Führende Wirtschaftsvertreter appellierten an das Weiße Haus, es
müsse mit den Gouverneuren Regelungen für das verpflichtende Tragen
von Masken in der Öffentlichkeit ausarbeiten. Auf Freiwilligkeit
basierende Richtlinien reichten nicht aus, um die Gesundheit der
Menschen zu schützen, hieß es in einem offenen Brief, der unter
anderem vom Vorstandsvorsitzenden der US-Handelskammer unterzeichnet
wurde. Ohne stärkere Maßnahmen zur Eindämmung der Virusausbreitung
drohe Amerika eine «weitere Runde an Shutdowns, weitreichenden
Beschränkungen für nicht essenzielle Betriebe und irreparablen
wirtschaftlichen Schaden».

Die Wirtschaft des Landes, die empfindlich von der Pandemie getroffen
wurde, ist Trump wenige Monate vor der Wahl im November ein wichtiges
Anliegen. Am Donnerstag bejubelte er die rasche Verbesserung der Lage
am Arbeitsmarkt, die «alle Erwartungen übertroffen» habe. Die am
Donnerstag veröffentlichte Arbeitslosenquote fiel stärker als
erwartet von 13,3 Prozent im Mai auf 11,1 Prozent im Juni. Fast fünf
Millionen Amerikaner haben im Juni wieder Arbeit gefunden. Doch die
positiven Nachrichten sind mit Vorsicht zu genießen - denn wegen der
Zuspitzung der Lage im Süden des Landes droht neues Unheil. Die
Arbeitslosenquote für Juni beruhte auf Daten, die nur die Situation
bis zur Mitte des Monats abbildeten. Mögliche Auswirkungen der
jüngsten Zuspitzung spiegelten sich darin deshalb noch nicht wider.
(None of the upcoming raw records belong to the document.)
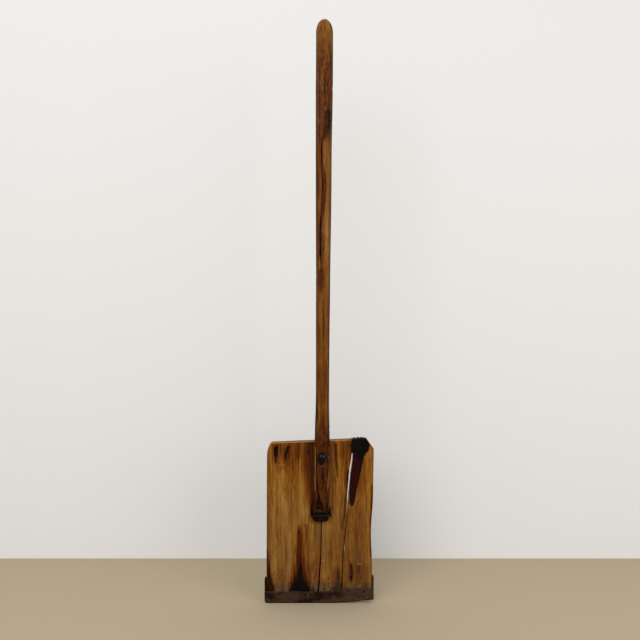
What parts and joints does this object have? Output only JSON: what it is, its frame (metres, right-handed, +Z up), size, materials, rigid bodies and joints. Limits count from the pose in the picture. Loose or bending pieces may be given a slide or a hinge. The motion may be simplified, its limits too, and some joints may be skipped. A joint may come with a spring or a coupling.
{
  "type": "grain shovel",
  "caption": "Flat wooden grain shovel with a long round handle lapped onto a board blade and a folded iron shoe on its edge.",
  "frame": {"origin": "middle of the shoe's lower edge, at half the thickness of the board's lower end", "axes": "+Z up the handle, -Y out of the working front, +X to the right as the front is seen"},
  "size_m": [0.2629, 0.064, 1.3999],
  "materials": {
    "blade_wood": "worn, waxed old board",
    "handle_wood": "hand-polished old pole",
    "black_iron": "blackened iron",
    "rusty_sheet": "rusted sheet iron"
  },
  "bodies": {
    "root": {"blade": "blade_wood", "handle": "handle_wood", "carriage_bolt": "black_iron", "bolt_washer": "black_iron", "square_nut": "black_iron", "foot_nails": "black_iron", "heel_staple": "black_iron", "edge_shoe": "rusty_sheet", "lip_nails": "rusty_sheet", "back_nails": "rusty_sheet"}
  },
  "joints": []
}
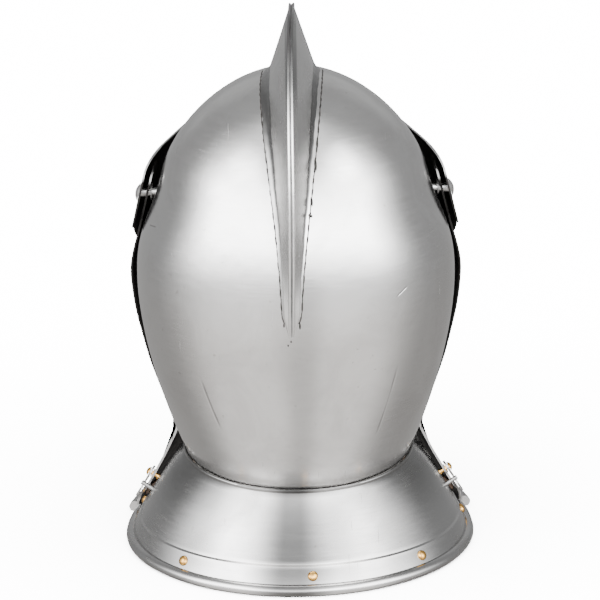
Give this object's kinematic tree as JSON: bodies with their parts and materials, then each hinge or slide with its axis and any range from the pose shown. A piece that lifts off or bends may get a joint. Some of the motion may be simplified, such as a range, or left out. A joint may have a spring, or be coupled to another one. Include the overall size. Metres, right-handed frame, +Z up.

Nach Berechnung von US-Medien haben mindestens 20 Staaten infolge der
rapide steigenden Infektionszahlen die phasenweise Wiedereröffnung
der Wirtschaft gebremst, pausiert oder Lockerungen gar
zurückgenommen. Insgesamt wurden in den USA seit Beginn der Pandemie
mehr als 2,7 Millionen Infektionen mit dem Erreger Sars-CoV-2
nachgewiesen, wie aus Daten der Universität Johns Hopkins hervorgeht.
Fast 130 000 Menschen starben an oder mit dem Virus.